With the summer heat behind us and all that boating and swimming done a change of scene from the beach life is in order. Trade your sea change for a tree change for a few days and think about a stay at an alpine cabin at the Bunya Mountains in the coming cooler months.
The Bunya Mountains are a three hour drive from Bribie through the picturesque towns of Kilcoy, Yarraman and Nanango. Up the Blackbutt Range the air seems cooler already and then you turn up the Kingaroy-Cooyar Road to climb to an elevation of 975M above sea level, arriving at the Bunya Mountains.
The Bunya Mountains is a spectacular wilderness range forming an isolated section of the Great Dividing Range. The immense subtropical range of cool, green rainforest, eucalypt forests and woodlands is home to the world’s largest forest of bunya pines. Dome shaped bunya pines graciously raise their majestic heads above the forest canopy crowning a magnificent green splendour. High altitude grasslands include rare grasses of international interest.
The Bunya Mountains include Mount Mowbullan and Mount Kiangarow and features panoramic mountain scenery and breathtaking views over the South Burnett region and Darling Downs plains. Because of its height, it is generally at least 5 – 10C cooler than the surrounding plains all year round.
The Bunya Mountains Accommodation Centre manages all 104 cabins along the ridge line and down the side of the mountain overlooking the floodplain. Bookings can be made at bunyamountains.com.au. I would recommend the Alpine Cabin with two bedrooms, fireplace, large veranda, pool table and entertaining area. All firewood is provided but remember to bring some little lucifers to get it going or buy some from the excellent general store near the accommodation centre. There is a café come restaurant and pub nearby as well with a good variety of food and beverages.
Wallabies mooch around your cabin below your veranda and by the time afternoon drinkies are out the birds join you at the dizzying heights of your cabin. Cockatoos’, Rosellas and King Parrots will eat out of your hand if you can spare a few crackers from your plate of nibbles or the store sells bird seed. The sunset provides amazing shades of purple and views to the sea go on forever before its time to get the fire going.

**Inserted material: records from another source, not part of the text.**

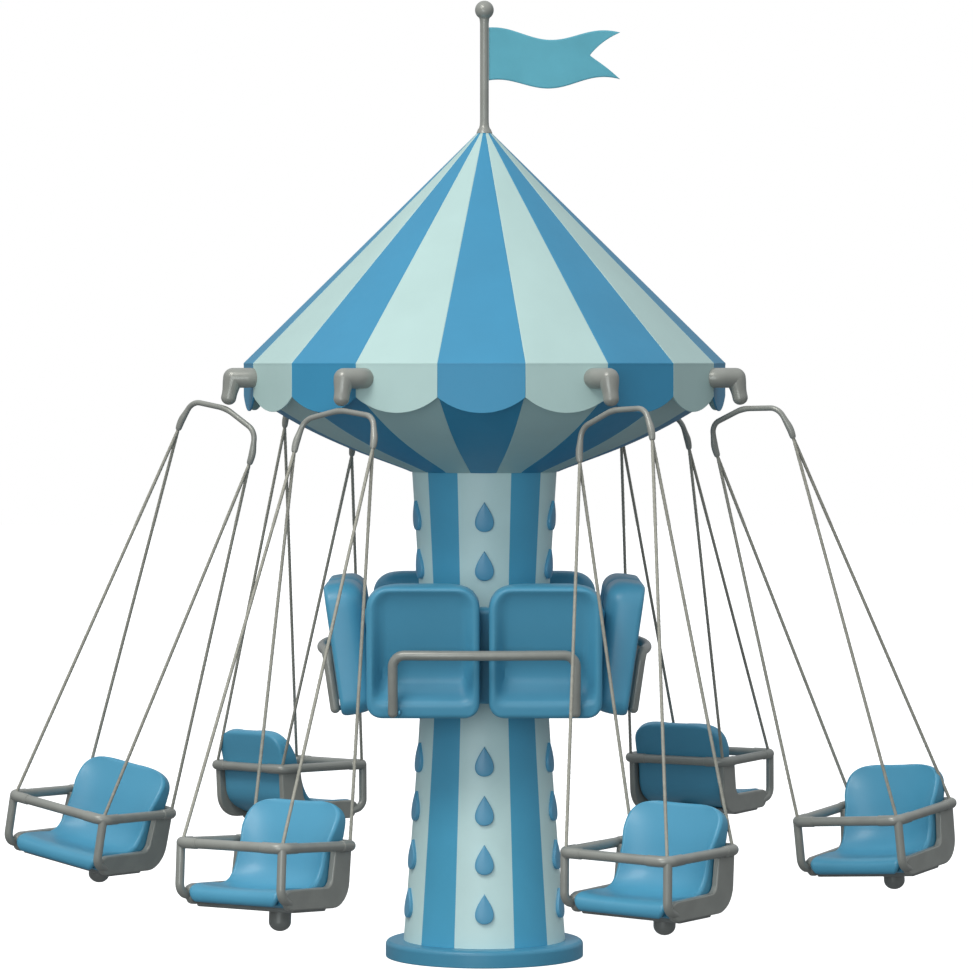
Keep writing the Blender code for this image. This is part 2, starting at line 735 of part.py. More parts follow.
def make_swing(entry, frame_mesh, shell_mesh, spin):
    name, root, arm_end, tilt, bearing, bow_facing, facing, ring_tip = entry
    pivot = pivot_point(arm_end)
    ropes = rope_direction(tilt, bearing)
    axis = empty(f"swing_{name}_axis", Matrix.Translation(pivot) @ turned(bearing))
    hold(axis, spin, axis.matrix_basis.copy())
    frame = chair_matrix(pivot + ropes * ROPE_LENGTH, facing, ring_tip, bearing)
    hold(new_object(f"hanger_{name}", hanger_mesh(pivot, ropes, bow_facing, frame), ROPE_GREY), axis)
    hold(new_object(f"chair_frame_{name}", frame_mesh, GREY_STEEL), axis, frame)
    hold(new_object(f"chair_shell_{name}", shell_mesh, SEAT_BLUE), axis, frame)


def rim_out(height):
    """How far out from the tower's axis the front of the drop seats stands at this height."""
    return SEAT_LIP_OUT + (height - SEAT_BOTTOM_Z) * math.tan(math.radians(SEAT_LEAN))


def rounded_rectangle(half_width, height, radius, steps):
    outline = []
    centres = ((half_width - radius, radius, -90), (half_width - radius, height - radius, 0),
               (radius - half_width, height - radius, 90), (radius - half_width, radius, 180))
    for x, z, start in centres:
        for step in range(steps + 1):
            angle = math.radians(start + 90 * step / steps)
            outline.append((x + radius * math.cos(angle), z + radius * math.sin(angle)))
    return outline


def mitre_mesh(hand):
    """Block beyond the upright diagonal plane where two sides of the carriage meet."""
    size = MITRE_SIZE
    square = ((-size, -size), (size, -size), (size, 2 * size), (-size, 2 * size))
    block = outline_prism("mitre", square, -MITRE_GAP, size)
    block.transform(Matrix.Translation((hand * size, -size, SEAT_BOTTOM_Z)) @ turned(-45 * hand))
    return block


def drop_seat_mesh(hand):
    """One moulded seat of a pair, in its place at the front of the tower."""
    half = SEAT_WIDTH / 2
    outline = rounded_rectangle(half, SEAT_HEIGHT, SEAT_CORNER, 3)
    body = outline_prism("drop_seat", outline, 0.0, SEAT_THICKNESS, SEAT_EDGE)
    recess = side_prism("recess", SEAT_RECESS, half - SEAT_RIM, SEAT_HOLLOW_EDGE)
    seat = cut("drop_seat", body, [recess])
    lean = Matrix.Rotation(math.radians(SEAT_LEAN), 4, "X")
    seat.transform(Matrix.Translation((hand * SEAT_OFFSET, -SEAT_LIP_OUT, SEAT_BOTTOM_Z)) @ lean)
    seat = cut("drop_seat", seat, [mitre_mesh(hand)])
    outline = [(LAP_LUG_LENGTH, LAP_LUG_RADIUS)]
    for step in range(7):
        angle = math.radians(90 + 30 * step)
        outline.append((LAP_LUG_RADIUS * math.cos(angle), LAP_LUG_RADIUS * math.sin(angle)))
    outline.append((LAP_LUG_LENGTH, -LAP_LUG_RADIUS))
    lug = side_prism("lug", outline, LAP_LUG_WIDTH / 2)
    beside = hand * (LAP_HALF_WIDTH - LAP_RADIUS - LAP_LUG_GAP - LAP_LUG_WIDTH / 2)
    lug.transform(Matrix.Translation((beside, -rim_out(LAP_PIVOT_Z) - LAP_STANDOFF, LAP_PIVOT_Z)))
    return joined("drop_seat", [seat, lug])


def lap_bar_mesh():
    """Bowed rail across both seats with a leg down each side to its pivot."""
    foot = rim_out(LAP_PIVOT_Z) + LAP_STANDOFF
    top = rim_out(LAP_TOP_Z) + LAP_STANDOFF
    rail = []
    for step in range(LAP_STEPS + 1):
        across = 2 * step / LAP_STEPS - 1
        rail.append((LAP_HALF_WIDTH * across, -top - LAP_BULGE * (1 - across * across), LAP_TOP_Z))
    feet = [(-LAP_HALF_WIDTH, -foot, LAP_PIVOT_Z), (LAP_HALF_WIDTH, -foot, LAP_PIVOT_Z)]
    left = rounded_path([feet[0], rail[0], rail[1]], LAP_CORNER, 3)
    right = rounded_path([rail[-2], rail[-1], feet[1]], LAP_CORNER, 3)
    path = left[:-1] + [Vector(point) for point in rail[1:-1]] + right[1:]
    start, shares = dome(path[0], path[1], LAP_RADIUS)
    end = dome(path[-1], path[-2], LAP_RADIUS)[0]
    radii = shares[::-1] + [1.0] * len(path) + shares
    return tube("lap_bar", start[::-1] + path + end, LAP_RADIUS, radii=radii)


def collar_mesh():
    """Square carriage that slides on the tower; its sides lean with the seats' backs."""
    slab = SEAT_THICKNESS / math.cos(math.radians(SEAT_LEAN)) + 2 * GAP
    low = rim_out(COLLAR_BOTTOM_Z) - slab
    high = rim_out(COLLAR_TOP_Z) - slab
    bm = bmesh.new()
    middle = Vector((0.0, 0.0, (COLLAR_TOP_Z + COLLAR_BOTTOM_Z) / 2))
    bmesh.ops.create_cone(bm, cap_ends=True, segments=4, radius1=low * math.sqrt(2),
                          radius2=high * math.sqrt(2), depth=COLLAR_TOP_Z - COLLAR_BOTTOM_Z,
                          matrix=Matrix.Translation(middle) @ turned(45))
    upright = [edge for edge in bm.edges if abs(edge.verts[0].co.z - edge.verts[1].co.z) > 0.1]
    bmesh.ops.bevel(bm, geom=upright, offset=COLLAR_CORNER, segments=3, profile=0.5, affect="EDGES")
    block = mesh_from(bm, "collar")
    bottom = (0.0, 0.0, COLLAR_BOTTOM_Z - COLLAR_HOLE_OVERRUN)
    top = (0.0, 0.0, COLLAR_TOP_Z + COLLAR_HOLE_OVERRUN)
    bore = cylinder("bore", COLLAR_HOLE, bottom, top, 48)
    return cut("collar", block, [bore])


def make_carriage():
    drop = empty("carriage_drop_axis", Matrix.Identity(4))
    hold(new_object("carriage_collar", collar_mesh(), BASE_BLUE), drop)
    seats = {"left": drop_seat_mesh(-1), "right": drop_seat_mesh(1)}
    bar = lap_bar_mesh()
    foot = rim_out(LAP_PIVOT_Z) + LAP_STANDOFF
    for side, bearing in SIDES:
        for hand, mesh in seats.items():
            hold(new_object(f"drop_seat_{side}_{hand}", mesh, SEAT_BLUE), drop, turned(bearing))
        place = direction(bearing) * foot + Vector((0.0, 0.0, LAP_PIVOT_Z))
        axis = empty(f"lap_bar_{side}_axis", Matrix.Translation(place) @ turned(bearing))
        hold(axis, drop, axis.matrix_basis.copy())
        hold(new_object(f"lap_bar_{side}", bar, GREY_STEEL), axis, turned(bearing))


def make_canopy():
    spin = empty("canopy_spin_axis", Matrix.Identity(4))
    cutters = []
    for name, root, *others in SWINGS:
        outward = direction(root - CANOPY_TURN)
        ends = [outward * reach + Vector((0.0, 0.0, ARM_Z)) for reach in ARM_HOLE_REACH]
        cutters.append(cylinder("arm_hole", ARM_HOLE, *ends, 16))
    make_roof(spin)
    make_valance(spin, cutters)
    make_funnel(spin)
    make_hub(spin)
    make_flag(spin)
    for name, root, arm_end, *others in SWINGS:
        make_arm(name, root, arm_end, spin)
    return spin


def make_ride():
    make_base()
    make_tower()
    spin = make_canopy()
    make_carriage()
    frame_mesh = chair_frame_mesh()
    shell_mesh = chair_shell_mesh()
    for entry in SWINGS:
        make_swing(entry, frame_mesh, shell_mesh, spin)


make_ride()
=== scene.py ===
"""Looks of a small fairground ride: six swing chairs hang from a striped canopy, and a
drop carriage of eight moulded seats slides on the waisted tower.

Metres, +Z up, the front is -Y. A bearing is an angle round the tower, 0 at the front
and 90 on the right.
"""

import json
import math

import bmesh
import bpy
from mathutils import Matrix, Vector


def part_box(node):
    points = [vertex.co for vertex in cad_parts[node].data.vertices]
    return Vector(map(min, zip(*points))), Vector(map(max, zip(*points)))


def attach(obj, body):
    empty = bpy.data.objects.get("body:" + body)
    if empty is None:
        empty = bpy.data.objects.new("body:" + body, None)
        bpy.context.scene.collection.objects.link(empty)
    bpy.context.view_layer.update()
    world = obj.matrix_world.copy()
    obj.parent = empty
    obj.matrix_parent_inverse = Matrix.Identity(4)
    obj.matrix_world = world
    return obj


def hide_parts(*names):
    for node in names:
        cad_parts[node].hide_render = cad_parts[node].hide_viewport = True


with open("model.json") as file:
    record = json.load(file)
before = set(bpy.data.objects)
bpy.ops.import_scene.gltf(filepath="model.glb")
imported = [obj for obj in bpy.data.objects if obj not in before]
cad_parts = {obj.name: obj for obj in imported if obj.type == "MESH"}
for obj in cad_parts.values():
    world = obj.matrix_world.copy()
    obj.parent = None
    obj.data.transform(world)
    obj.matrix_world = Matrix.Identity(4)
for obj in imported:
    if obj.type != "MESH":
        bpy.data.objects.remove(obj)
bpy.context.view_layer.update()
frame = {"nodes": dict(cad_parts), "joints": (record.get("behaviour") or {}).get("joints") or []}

# Camera: metres a pixel at the tower's axis, and where the axis and the horizon lie
PICTURE = 973
PIXEL = 0.005
CAMERA_DISTANCE = 22.5
AXIS_COLUMN = 484.4
HORIZON_ROW = 364.0
SENSOR = 36.0

# Base and tower
RIM_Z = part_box("roof_cone")[0].z
APEX_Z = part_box("roof_cone")[1].z
BASE_RADIUS = 0.495
BASE_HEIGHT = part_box("base_plinth")[1].z
BASE_EDGE = 0.024
BASE_FOOT_EDGE = 0.006
BASE_LAP = 0.02
BASE_STEPS = 144
TOWER_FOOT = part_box("tower_column")[0].z
TOWER_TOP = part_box("tower_column")[1].z
TOWER_LEVELS = 72
WAIST_RADIUS = 0.315
WAIST_Z = 1.4665
WAIST_SOFTNESS = 0.30
FLARE_MEAN = -0.00589
FLARE_HALF = 0.0736
STRIPES = 5
PALE_ANGLE = 43.0
PALE_STEPS = 22
BLUE_STEPS = 14

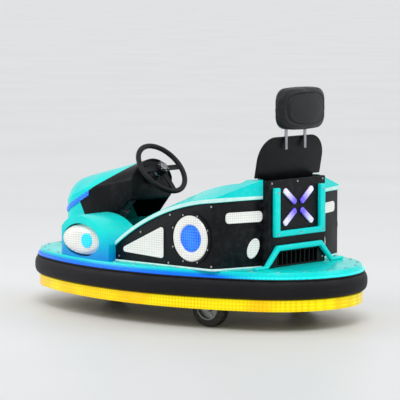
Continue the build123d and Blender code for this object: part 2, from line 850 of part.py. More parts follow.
base_top = seat_base + shell_thickness
back_front = back_line(0, base_top, back_top)
back_rear = back_line(shell_thickness, seat_base, back_top)
shell_side = polygon((seat_front, seat_base), *back_rear, *reversed(back_front), (seat_front, base_top))
back_right = [
    (seat_half_width, back_top),
    (seat_half_width, back_step),
    (back_low_half_width, back_step),
    (back_low_half_width, seat_base),
]
back_outline = polygon(*back_right, *[(-x, z) for x, z in reversed(back_right)])
shoulders = [corner for corner in back_outline.vertices() if corner.Y > back_step + seat_gap]
back_outline = fillet(shoulders, shoulder_round)
shell = side_prism(shell_side, -seat_half_width, seat_half_width) & front_prism(back_outline, 0, half_length)
wing_rear = seat_front + wing_line[-1][0]
shell += block((-seat_half_width, seat_half_width), (seat_front, wing_rear), (seat_base, base_top))
wing = polygon(*[(seat_front + behind, base_top + rise) for behind, rise in wing_line])
for side in (-1, 1):
    wing_x = sorted((side * seat_half_width, side * (seat_half_width - wing_thickness)))
    shell += side_prism(wing, *wing_x)
save("seat_shell", shell)

# Soft pads of the seat
cushion_y = (seat_front + pad_margin, back_base_y - pad_thickness - pad_margin)
cushion_z = (base_top + seat_gap, base_top + cushion_height)
cushion = block(about(0, 2 * cushion_half_width), cushion_y, cushion_z)
save("seat_cushion", fillet(cushion.edges().filter_by(Axis.Z), cushion_corner))
pad_low = base_top + pad_margin
pad_high = back_top - pad_margin
pad_front = back_line(-pad_thickness, pad_low, pad_high)
pad_rear = back_line(-seat_gap, pad_low, pad_high)
pad_half_width = back_low_half_width - pad_margin
pad_outline = Rectangle(2 * pad_half_width, pad_high - pad_low)
pad_outline = fillet(pad_outline.vertices().sort_by(Axis.Y)[-2:], pad_corner)
pad = side_prism(polygon(*pad_front, *reversed(pad_rear)), -pad_half_width, pad_half_width)
pad &= front_prism(Pos(0, (pad_low + pad_high) / 2) * pad_outline, 0, half_length)
save("seat_back_pad", pad)

# Headrest, a rounded pillow on two posts
pillow = RectangleRounded(headrest_width, headrest_height, headrest_height / 2 - pad_margin)
pillow = front_prism(Pos(0, headrest_z) * pillow, *about(headrest_y, headrest_depth))
pillow_plan = Pos(0, headrest_y) * Ellipse(headrest_width / 2, headrest_depth / 2)
pillow &= prism(pillow_plan, back_top, headrest_z + headrest_height)
save("headrest", pillow)
post_y = back_top_y + shell_thickness + post_radius + seat_gap
post_top = headrest_z - headrest_height / 2
post_x = post_spacing / 2
posts = [Pos(x, post_y) * Circle(post_radius) for x in (-post_x, post_x)]
save("headrest_posts", *[prism(post, back_top - post_overlap, post_top) for post in posts])

# Pedals
pedals = []
for x in (-pedal_spacing / 2, pedal_spacing / 2):
    arm_y = (pedal_y - pedal_arm_length, pedal_y)
    arm = block(about(x, pedal_arm_width), arm_y, (floor_top, floor_top + pedal_arm_height))
    foot = Pos(0, 0, pedal_length / 2) * Box(pedal_width, pedal_thickness, pedal_length)
    pedals.append(arm + Pos(x, pedal_y, floor_top + pedal_thickness) * Rot(pedal_lean, 0, 0) * foot)
save("pedals", *pedals)
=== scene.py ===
import bpy
import json
import math
from mathutils import Matrix, Vector

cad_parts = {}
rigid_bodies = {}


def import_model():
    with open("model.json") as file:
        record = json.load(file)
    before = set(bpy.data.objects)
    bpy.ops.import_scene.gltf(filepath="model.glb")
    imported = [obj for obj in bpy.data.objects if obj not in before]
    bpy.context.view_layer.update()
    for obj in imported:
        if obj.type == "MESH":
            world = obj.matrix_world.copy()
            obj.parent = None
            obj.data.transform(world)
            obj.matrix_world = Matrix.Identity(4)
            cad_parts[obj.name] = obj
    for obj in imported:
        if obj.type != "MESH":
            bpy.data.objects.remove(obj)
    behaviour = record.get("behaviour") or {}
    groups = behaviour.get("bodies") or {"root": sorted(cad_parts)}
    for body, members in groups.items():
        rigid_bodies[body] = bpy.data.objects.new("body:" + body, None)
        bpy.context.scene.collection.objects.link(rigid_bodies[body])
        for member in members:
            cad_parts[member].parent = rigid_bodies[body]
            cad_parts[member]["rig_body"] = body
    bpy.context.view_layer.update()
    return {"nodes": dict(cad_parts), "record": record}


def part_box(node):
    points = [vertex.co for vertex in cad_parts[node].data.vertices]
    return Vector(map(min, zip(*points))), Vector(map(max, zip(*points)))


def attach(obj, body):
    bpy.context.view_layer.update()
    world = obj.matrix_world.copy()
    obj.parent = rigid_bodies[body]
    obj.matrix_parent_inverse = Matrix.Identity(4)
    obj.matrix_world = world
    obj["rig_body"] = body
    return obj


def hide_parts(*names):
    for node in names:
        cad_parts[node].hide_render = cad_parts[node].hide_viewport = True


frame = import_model()        # metres: the nose looks along -Y, the kart's left is +X, up is +Z
slotOfNode = {part["node"]: part["material_slot"] for part in frame["record"]["subparts"]}
print("frame loaded:", len(frame["nodes"]), "nodes")


# Hand tools that every piece below is made with

mergeGap = 0.00002   # points nearer to each other than this become one
flatTurn = 0.4       # faces that turn by less than this many degrees become one


def deselectAll():
    if bpy.context.mode != "OBJECT":
        bpy.ops.object.mode_set(mode="OBJECT")
    bpy.ops.object.select_all(action="DESELECT")


def takeUp(piece):
    deselectAll()
    piece.select_set(True)
    bpy.context.view_layer.objects.active = piece


def named(name):
    piece = bpy.context.active_object  # the primitive just added, or the pieces just joined
    piece.name = name
    piece.data.name = name
    return piece


def editPiece(piece, kind="FACE"):
    takeUp(piece)
    bpy.ops.object.mode_set(mode="EDIT")
    bpy.ops.mesh.select_mode(type=kind)


def editAll(piece, kind="FACE"):
    editPiece(piece, kind)
    bpy.ops.mesh.select_all(action="SELECT")


def objectMode():
    bpy.ops.object.mode_set(mode="OBJECT")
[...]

Next morning it’s time to head out on your 10km round bushwalk to Big Falls Lookout, Paradise Falls and Barker Creek Lookout. The entrance to the walking track is near the accommodation centre and shop on Bunya Mountains Road.
The Bunya Mountains National Park (declared in 1908) is Queensland’s second oldest national park. It shelters the world’s largest stand of ancient bunya pines Araucaria bidwillii and more than 30 rare and threatened species.
The bunya pines tower over tall, moist rainforest along the range crest, while hoop pines dominate dry rainforest on lower slopes. Subtropical rainforest, once the most widespread rainforest community in Queensland, grows along the range crest and upper parts of the eastern side of the mountains. Semi-evergreen vine thickets and at least seven other types of dry rainforest grow on the lower or western slopes. The park's forests shelter rare and threatened plants including orchids and small herbs. Natural grassland containing rare grass species are scattered across the mountains. The national park also protects open eucalypt forests, woodlands, brigalow scrub and the largest protected areas of vine thickets dominated by bottle trees in Australia.
The park is home to about 120 species of birds and many species of mammals, frogs and reptiles. Several rare and threatened animals live here including sooty owls, powerful owls, the black-breasted button quail, a skink species and a number of mammals.
Long revered by generations of Aboriginal people—travelling long distances every few years for feasts and celebrations coinciding with mass crops of bunya 'nuts'—the Bunya Mountains are for all a worthy destination. Picnic and camping areas and more than 35km of walking tracks make it a wonderful place at which to escape the heat, or the hustle and bustle of modern life.
So check the back of your wardrobe for your favourite old jumper, select your best red wine and pack some matches for a trip to the country that will be the tree change you have been searching for today.